◆ OBJECTIVE: Show each line of the data below that has the string "bends" in it.

◆ RECORDS FOR THIS TASK:

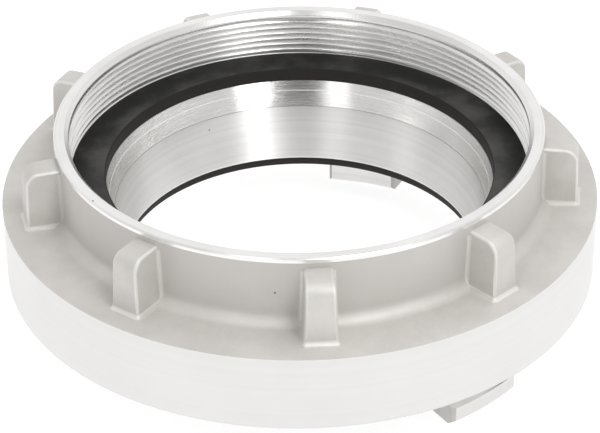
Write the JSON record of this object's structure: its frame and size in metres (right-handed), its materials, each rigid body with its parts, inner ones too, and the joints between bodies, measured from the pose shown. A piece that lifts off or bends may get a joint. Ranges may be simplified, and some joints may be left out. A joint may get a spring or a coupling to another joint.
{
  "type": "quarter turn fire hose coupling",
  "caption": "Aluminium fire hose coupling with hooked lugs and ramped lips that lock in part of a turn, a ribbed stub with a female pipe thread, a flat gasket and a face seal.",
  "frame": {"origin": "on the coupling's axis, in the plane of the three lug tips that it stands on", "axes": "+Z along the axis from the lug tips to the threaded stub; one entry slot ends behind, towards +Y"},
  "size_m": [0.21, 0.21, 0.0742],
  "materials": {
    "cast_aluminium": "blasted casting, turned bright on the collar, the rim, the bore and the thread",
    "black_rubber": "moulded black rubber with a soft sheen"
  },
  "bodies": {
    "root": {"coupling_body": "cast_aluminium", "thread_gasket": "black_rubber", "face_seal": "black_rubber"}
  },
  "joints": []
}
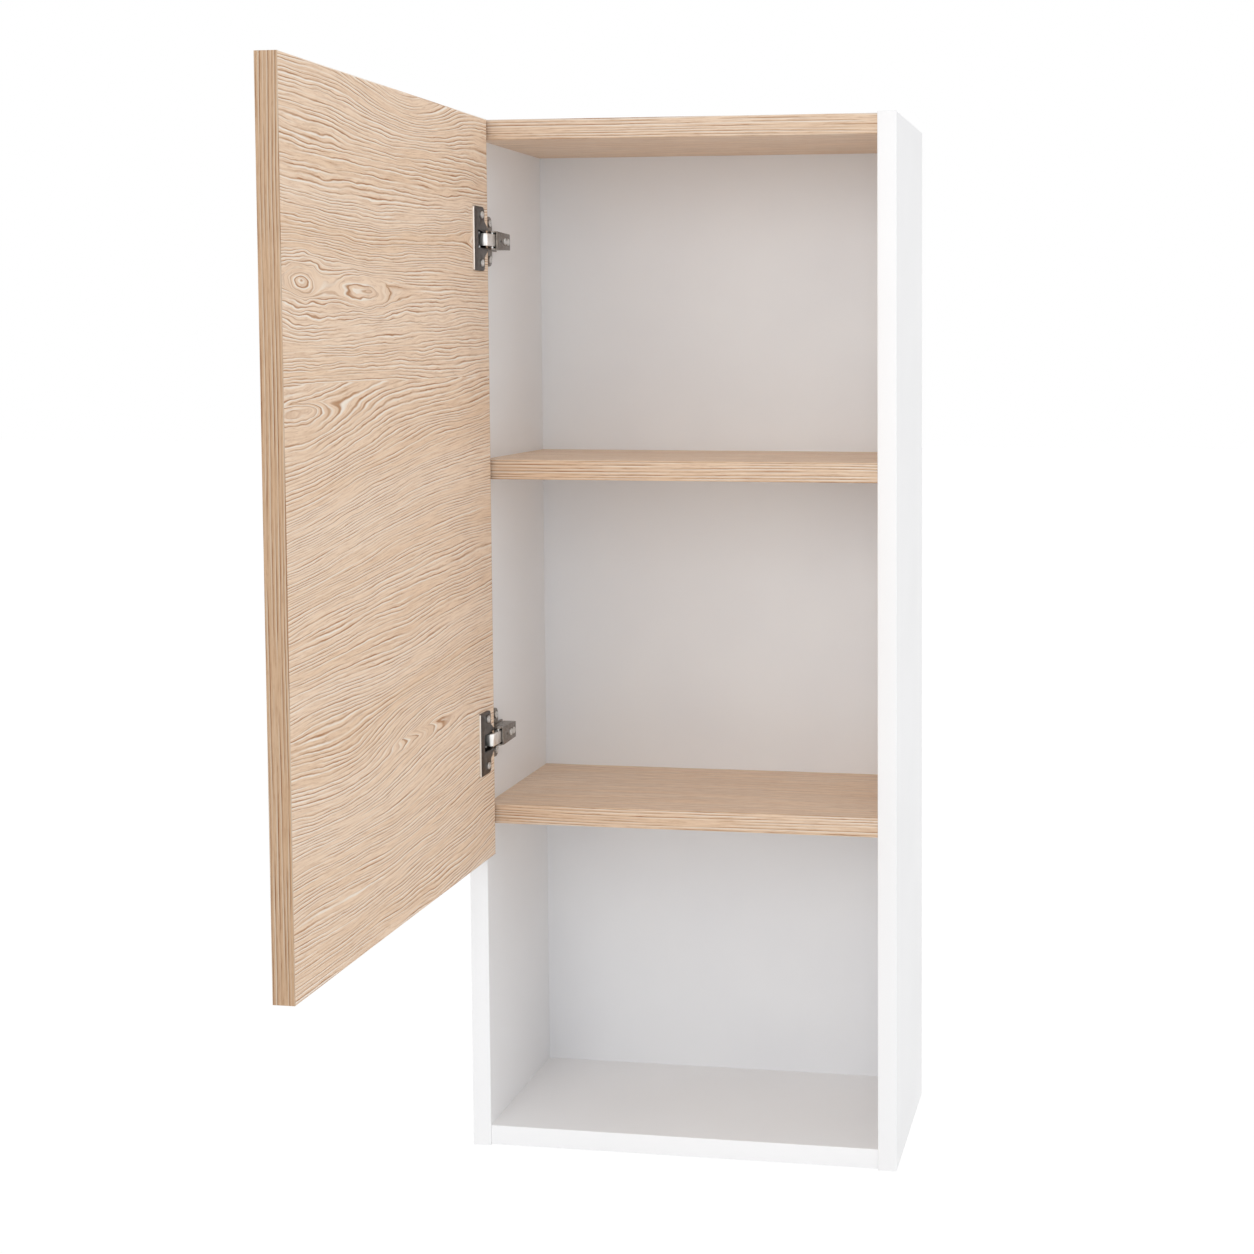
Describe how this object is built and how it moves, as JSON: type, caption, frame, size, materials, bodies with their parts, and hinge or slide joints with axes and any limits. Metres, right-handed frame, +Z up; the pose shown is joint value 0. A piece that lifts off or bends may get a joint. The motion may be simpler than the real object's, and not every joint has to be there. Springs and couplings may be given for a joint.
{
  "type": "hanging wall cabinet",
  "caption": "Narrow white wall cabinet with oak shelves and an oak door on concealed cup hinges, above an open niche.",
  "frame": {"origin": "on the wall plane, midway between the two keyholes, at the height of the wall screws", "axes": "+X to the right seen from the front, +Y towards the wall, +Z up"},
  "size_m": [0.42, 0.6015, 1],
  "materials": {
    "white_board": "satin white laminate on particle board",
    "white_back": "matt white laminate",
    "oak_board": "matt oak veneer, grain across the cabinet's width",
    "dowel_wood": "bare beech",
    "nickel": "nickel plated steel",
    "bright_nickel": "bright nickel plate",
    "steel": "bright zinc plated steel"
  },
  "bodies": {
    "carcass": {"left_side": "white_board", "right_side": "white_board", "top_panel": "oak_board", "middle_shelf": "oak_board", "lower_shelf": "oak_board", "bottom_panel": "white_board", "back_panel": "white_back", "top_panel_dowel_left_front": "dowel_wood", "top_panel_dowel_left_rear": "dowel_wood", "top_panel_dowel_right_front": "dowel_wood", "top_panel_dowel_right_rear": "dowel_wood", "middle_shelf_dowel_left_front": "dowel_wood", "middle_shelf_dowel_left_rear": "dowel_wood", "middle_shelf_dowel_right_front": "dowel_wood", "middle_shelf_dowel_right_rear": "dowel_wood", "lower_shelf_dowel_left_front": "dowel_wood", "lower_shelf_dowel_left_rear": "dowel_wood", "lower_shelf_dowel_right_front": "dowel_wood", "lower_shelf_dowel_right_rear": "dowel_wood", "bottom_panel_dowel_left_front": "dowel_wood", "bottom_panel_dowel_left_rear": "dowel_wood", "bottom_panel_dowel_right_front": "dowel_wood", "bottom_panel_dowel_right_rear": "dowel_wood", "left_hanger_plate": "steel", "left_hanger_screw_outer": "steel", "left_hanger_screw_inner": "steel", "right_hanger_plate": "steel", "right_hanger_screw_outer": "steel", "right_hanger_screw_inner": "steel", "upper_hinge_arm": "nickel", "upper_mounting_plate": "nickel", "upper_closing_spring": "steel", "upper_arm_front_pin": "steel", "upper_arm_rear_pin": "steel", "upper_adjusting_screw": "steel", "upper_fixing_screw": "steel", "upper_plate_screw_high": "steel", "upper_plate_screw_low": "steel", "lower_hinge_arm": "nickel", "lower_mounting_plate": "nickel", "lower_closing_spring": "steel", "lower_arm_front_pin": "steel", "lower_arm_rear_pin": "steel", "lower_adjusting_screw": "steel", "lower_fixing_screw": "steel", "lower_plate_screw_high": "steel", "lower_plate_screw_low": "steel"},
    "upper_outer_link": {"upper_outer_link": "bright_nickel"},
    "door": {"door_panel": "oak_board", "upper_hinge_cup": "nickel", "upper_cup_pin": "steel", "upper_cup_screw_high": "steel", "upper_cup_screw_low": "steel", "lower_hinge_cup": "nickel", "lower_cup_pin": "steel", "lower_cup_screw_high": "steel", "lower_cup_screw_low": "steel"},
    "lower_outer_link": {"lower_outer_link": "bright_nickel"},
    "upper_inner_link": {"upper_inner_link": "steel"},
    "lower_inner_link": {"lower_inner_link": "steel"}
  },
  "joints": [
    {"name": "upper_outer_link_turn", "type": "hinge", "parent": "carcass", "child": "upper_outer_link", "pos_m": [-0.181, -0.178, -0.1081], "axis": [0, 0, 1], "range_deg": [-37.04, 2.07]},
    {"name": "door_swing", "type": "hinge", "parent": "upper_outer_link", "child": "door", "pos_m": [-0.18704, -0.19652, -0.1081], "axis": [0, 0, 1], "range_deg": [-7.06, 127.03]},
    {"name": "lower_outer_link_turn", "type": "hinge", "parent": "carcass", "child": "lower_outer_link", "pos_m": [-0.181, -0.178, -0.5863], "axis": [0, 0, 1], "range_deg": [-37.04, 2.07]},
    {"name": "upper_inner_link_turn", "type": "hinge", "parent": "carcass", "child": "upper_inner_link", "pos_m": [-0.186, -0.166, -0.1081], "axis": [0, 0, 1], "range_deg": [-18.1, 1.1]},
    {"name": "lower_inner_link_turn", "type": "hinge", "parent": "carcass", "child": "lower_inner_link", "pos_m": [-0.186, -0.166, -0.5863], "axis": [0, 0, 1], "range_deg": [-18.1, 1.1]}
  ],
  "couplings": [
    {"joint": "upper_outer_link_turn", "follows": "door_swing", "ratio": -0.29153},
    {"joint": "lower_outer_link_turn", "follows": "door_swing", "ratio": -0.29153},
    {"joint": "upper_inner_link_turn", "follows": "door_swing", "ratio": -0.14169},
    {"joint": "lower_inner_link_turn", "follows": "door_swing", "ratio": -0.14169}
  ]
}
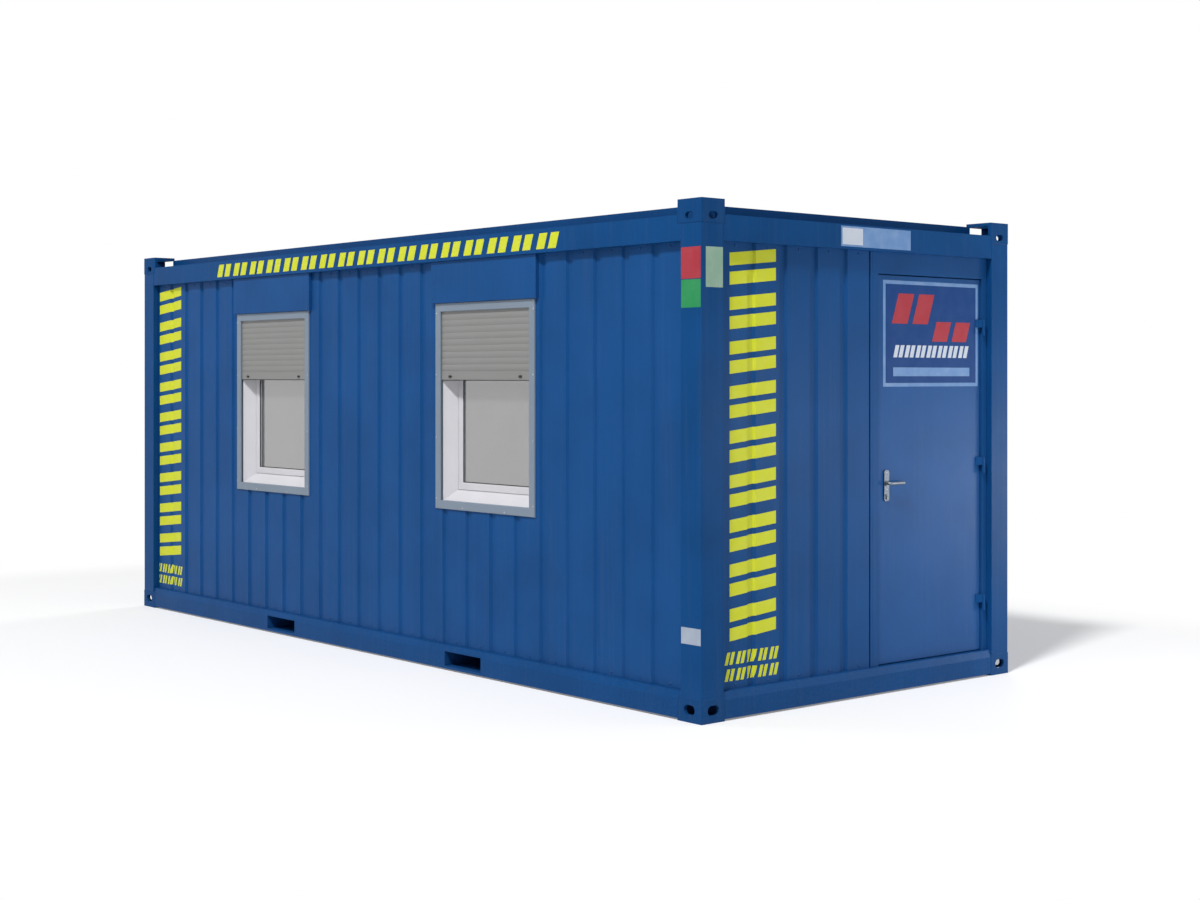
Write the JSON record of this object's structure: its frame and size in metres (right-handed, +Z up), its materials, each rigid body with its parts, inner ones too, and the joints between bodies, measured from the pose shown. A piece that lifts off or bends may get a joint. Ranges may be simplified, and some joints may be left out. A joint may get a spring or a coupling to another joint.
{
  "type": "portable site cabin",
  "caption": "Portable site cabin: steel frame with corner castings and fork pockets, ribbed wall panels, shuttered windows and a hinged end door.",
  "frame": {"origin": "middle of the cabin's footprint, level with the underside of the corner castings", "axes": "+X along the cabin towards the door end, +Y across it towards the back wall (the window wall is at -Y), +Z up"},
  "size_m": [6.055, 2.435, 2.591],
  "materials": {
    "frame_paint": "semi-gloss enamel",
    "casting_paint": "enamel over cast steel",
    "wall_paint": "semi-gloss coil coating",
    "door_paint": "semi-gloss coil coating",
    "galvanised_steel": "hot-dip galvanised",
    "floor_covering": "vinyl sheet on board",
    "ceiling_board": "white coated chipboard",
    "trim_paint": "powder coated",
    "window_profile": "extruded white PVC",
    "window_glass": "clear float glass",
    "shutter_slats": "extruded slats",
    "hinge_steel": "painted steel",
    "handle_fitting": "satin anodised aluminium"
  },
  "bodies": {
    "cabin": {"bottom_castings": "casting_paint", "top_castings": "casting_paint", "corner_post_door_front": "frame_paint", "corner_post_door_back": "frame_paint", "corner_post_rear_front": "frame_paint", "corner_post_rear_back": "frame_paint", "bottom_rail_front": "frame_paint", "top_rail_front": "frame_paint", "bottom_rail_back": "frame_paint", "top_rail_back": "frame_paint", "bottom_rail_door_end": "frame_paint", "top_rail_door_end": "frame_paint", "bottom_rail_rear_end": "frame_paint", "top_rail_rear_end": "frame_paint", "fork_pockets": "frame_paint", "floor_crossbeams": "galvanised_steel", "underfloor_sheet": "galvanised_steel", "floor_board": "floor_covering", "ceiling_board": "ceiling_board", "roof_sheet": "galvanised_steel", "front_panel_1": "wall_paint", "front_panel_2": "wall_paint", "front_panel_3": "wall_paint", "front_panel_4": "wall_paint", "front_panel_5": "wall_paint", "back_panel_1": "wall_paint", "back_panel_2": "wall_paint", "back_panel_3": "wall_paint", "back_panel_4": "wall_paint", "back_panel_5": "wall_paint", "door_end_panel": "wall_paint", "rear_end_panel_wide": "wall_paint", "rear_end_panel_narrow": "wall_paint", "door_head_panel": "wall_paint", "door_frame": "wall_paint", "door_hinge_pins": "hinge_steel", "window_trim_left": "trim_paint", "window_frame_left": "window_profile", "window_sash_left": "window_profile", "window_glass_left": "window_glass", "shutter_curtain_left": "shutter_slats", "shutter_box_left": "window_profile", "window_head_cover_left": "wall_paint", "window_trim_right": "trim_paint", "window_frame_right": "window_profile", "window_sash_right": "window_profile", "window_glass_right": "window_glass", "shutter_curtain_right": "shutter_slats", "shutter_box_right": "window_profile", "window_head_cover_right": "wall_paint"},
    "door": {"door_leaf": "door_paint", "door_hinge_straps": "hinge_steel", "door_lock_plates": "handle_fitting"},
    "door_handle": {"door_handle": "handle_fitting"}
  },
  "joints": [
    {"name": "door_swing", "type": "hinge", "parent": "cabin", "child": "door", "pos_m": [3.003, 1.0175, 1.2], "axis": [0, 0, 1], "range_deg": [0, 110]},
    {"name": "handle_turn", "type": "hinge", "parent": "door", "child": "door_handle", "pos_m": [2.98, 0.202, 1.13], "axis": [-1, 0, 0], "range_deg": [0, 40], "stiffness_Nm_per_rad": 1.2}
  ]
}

◆ WORKED SOLUTION:
Write the JSON record of this object's structure: its frame and size in metres (right-handed), its materials, each rigid body with its parts, inner ones too, and the joints between bodies, measured from the pose shown. A piece that lifts off or bends may get a joint. Ranges may be simplified, and some joints may be left out. A joint may get a spring or a coupling to another joint.
Describe how this object is built and how it moves, as JSON: type, caption, frame, size, materials, bodies with their parts, and hinge or slide joints with axes and any limits. Metres, right-handed frame, +Z up; the pose shown is joint value 0. A piece that lifts off or bends may get a joint. The motion may be simpler than the real object's, and not every joint has to be there. Springs and couplings may be given for a joint.
Write the JSON record of this object's structure: its frame and size in metres (right-handed, +Z up), its materials, each rigid body with its parts, inner ones too, and the joints between bodies, measured from the pose shown. A piece that lifts off or bends may get a joint. Ranges may be simplified, and some joints may be left out. A joint may get a spring or a coupling to another joint.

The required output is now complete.